By the way, a recipe for that risotto.

Ingredients: risotto rice, zucchini, mushrooms (see note below), water, vegetable stock in cube, pepper, rosemary, thyme, parsley, oil, cheese to sprinkle on top

Cheese note: due to my allergy I only eat mozzarella, "ordinary yellow cheese" and cottage cheese, so I use my favourite kind of yellow cheese instead of parmesan - "exotic cheese" can really be dangerous for me, I have had an anaphylactic reaction after eating it. I consciously continue eating things I'm mildly allergic to because I just want to eat them, but "exotic cheeses", sesame, probably infamous peanuts (I wouldn't even dare try them...) are just too much of a risk.

Mushroom note:

Variant 1: dried pored mushrooms (I always have some at home). Leave to soak in water on the evening before, drain, cut in pieces and start cooking them together with rice at the beginning. Water from soaking the mushrooms can be used for cooking the rice and mushrooms, with more fresh water.

Variant 2: fresh pored mushrooms. Cut in pieces and fry a little before adding to the rice.

Variants 3 and 4: fresh chanterelles or milk caps (saffron milk cap, more precidely, known as "mleczaj rydz" or just "rydz" in Polish). Cut in pieces and fry, then add to the rice. Milk caps require a longer frying time than chanterelles.

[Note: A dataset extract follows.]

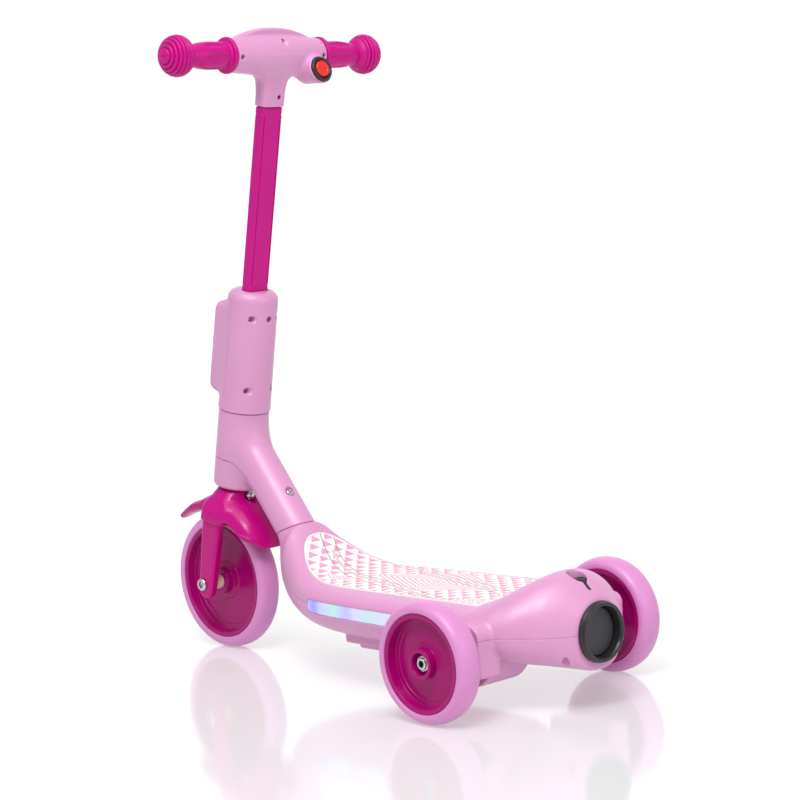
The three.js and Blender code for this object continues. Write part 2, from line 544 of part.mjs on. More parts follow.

Add two parts of water per one part rice, add mushrooms, vegetable stock (I use Rapunzel brand herbal bio vegetable stock, half a cube for one serving of risotto), rosemary and thyme (at least if they are dry) and start boiling. Cut zucchini in pieces, fry it and add to the rice. Cook for about 20 minutes altogether, then add parsley and sprinkle with cheese after serving.

Note that my risottoes include no wine - I just hate the taste of alcohol, feel disdain for its effects, so I prefer to consume exactly zero alcohol.

My dishes also include no onions where most people would add them. I hate onions - I can tolerate a little bit, but when cooking everything from scratch, I use no onions at all. My mom doesn't like onions too much, but still she doesn't understand that when I ask her to help me prepare dumplings with mushrooms or lentils, I want it entirely onion-free - she just think that it's some "must have", at least a little, and I don't - I dislike onions, so I simply don't use them.